1 Haziran 2013 tarihinde, İstanbul'daki Gezi Parkı direnişine destek amacıyla sosyal medya üzerinden yapılan çağrıların ardından, İzmir'deki Sosyal Güvenlik Kurumu İl Müdürlüğü önünde toplanan bazı dernek, siyasi parti, sendika ve platformların üyeleri, hükümeti istifaya çağıran sloganlar eşliğinde yürüdü. İddialara göre gruptaki bazı kişiler polislere taş attı. Polisin su sıkmasına rağmen dağılmayan gruptan ayrılan birçok kişi, saat 05.00'te AK Parti Konak İlçe binasına taş attı. Polis saat 06.30'da gruba müdahale edip çoğunluğu öğrenci 94 kişiyi gözaltına aldı. Adliyeye sevk edilen sanıklar tutuksuz yargılanmak üzere serbest bırakıldı. Soruşturmayı yürüten Savcı Cevdet Aydemir, 94 sanık hakkında, olayın üzerinden 2 yıl geçtikten sonra '2911 sayılı Toplantı ve Gösteri Yürüyüşleri Kanunu'na muhalefet, görevli memura görevini yaptırmamak için zincirleme şekilde direnme' suçlarından 2-6'şar yıl hapis istemiyle dava açtı.
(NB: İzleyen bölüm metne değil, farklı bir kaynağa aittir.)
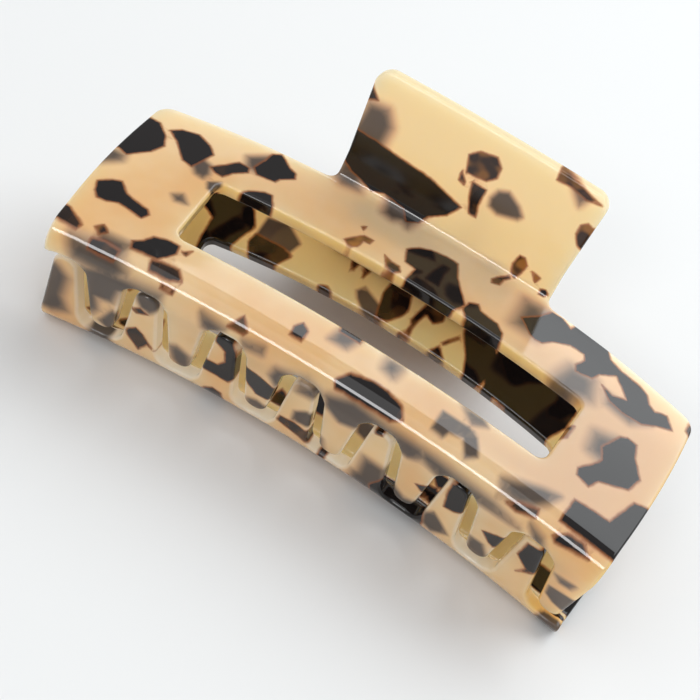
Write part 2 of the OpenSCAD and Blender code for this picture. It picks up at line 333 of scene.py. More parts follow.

24'üncü Asliye Ceza Mahkemesi'ndeki duruşma, salonunun yetersizliği nedeniyle İzmir 5'inci Ağır Ceza Mahkemesi'ne alındı. Duruşmada bazı sanık ve avukatları ile müştekiler hazır bulundu. Savunma yapan bazı sanıklar, eyleme anayasal haklarını kullanarak katıldıklarını, herhangi bir suç teşkil edecek olaya karışmadığını belirterek suçlamaları reddetti. Sanık Faruk D., olay günü eylemden haberi olmadığını dile getirerek o gün annesiyle yaşadığı tartışma nedeniyle protesto gösterisine katılmaya karar verdiğini belirtti. Faruk D., "Annemle kavga etmiştim, gencim moralim çok bozuldu. Alsancak'a doğru gittim. Orada eylem yapan ve slogan atan grubu gördüm. Slogan atıyorlardı ve bu bana eğlenceli geldi. Daha sonra grubun arasına girdim. Polise taş atan şahısları gördüm ama ben kimseye bir şey atmadım. Polisler beni orada gözaltına aldı. Anayasal hakkımı kullanarak eyleme katıldım. Herhangi bir olaya karışmadım" dedi.

Sanık Faruk D., hakim Süleyman Demirel'in, "Annenle tartışmasaydın, eyleme katılmayacak mıydın?" sorusuna "Katılmayacaktım" yanıtı verdi.

İzmir İl Emniyet Müdür Yardımcısı Doğu Ateş, olaylar nedeniyle sağ elinden yaralandığını, uzun süre tedavi gördüğünden elini kullanamadığını söyleyerek kendisinin yaralanmasına sebep olan sanıklardan şikayetçi olduğunu ifade etti. Ateş, bazı provokatörlerin sosyal medya üzerinden insanları provoke ettiğini söyleyerek, "Olay günü karşımızda organize hareket eden bir grup vardı.

Arkadaşlarımızdan ciddi şekilde yaralanıp, hastaneye kaldırılanlar oldu. Gruplar, gece Kıbrıs Şehitleri Caddesi'nde toplandı. Alkollü şahıs çok fazlaydı. Saat 04.00 sıralarında grup yollara barikat kurdu. İkazlarımıza rağmen grup barikatı açmadı. Bu esnada grubu dağıtmak için TOMA'larla müdahalede bulunduk. Grupta polise taş, soda şişesi fırlatan ve elinde beyzbol sopası olan şahıslar vardı. Olaylar 3-4 gün sürdü" dedi. Ateş, sanık avukatlarından Ahmet Sinan Sürücü'nün "Binalardan sizin üzerinize madde atıldı mı?" sorusunu "Polis telsizlerinden yapılan anonslarda bazı binalardan saksı ve mutfak tüpü atıldığını duydum ancak binalardan şahsıma doğrudan bir madde atılmadı" diye yanıtladı.
Bazı emniyet mensupları, olaylar esnasında kendilerine atılan taş, şişe, sopa gibi maddelerden yaralandıklarını ifade ederek, şikayetçi olduklarını belirtti.

Hakim Süleyman Demirel, eksik belgelerin tamamlanması ve ifadesi alınmayan sanıkların zorla getirilmesine karar vererek duruşmayı mayıs ayına erteledi.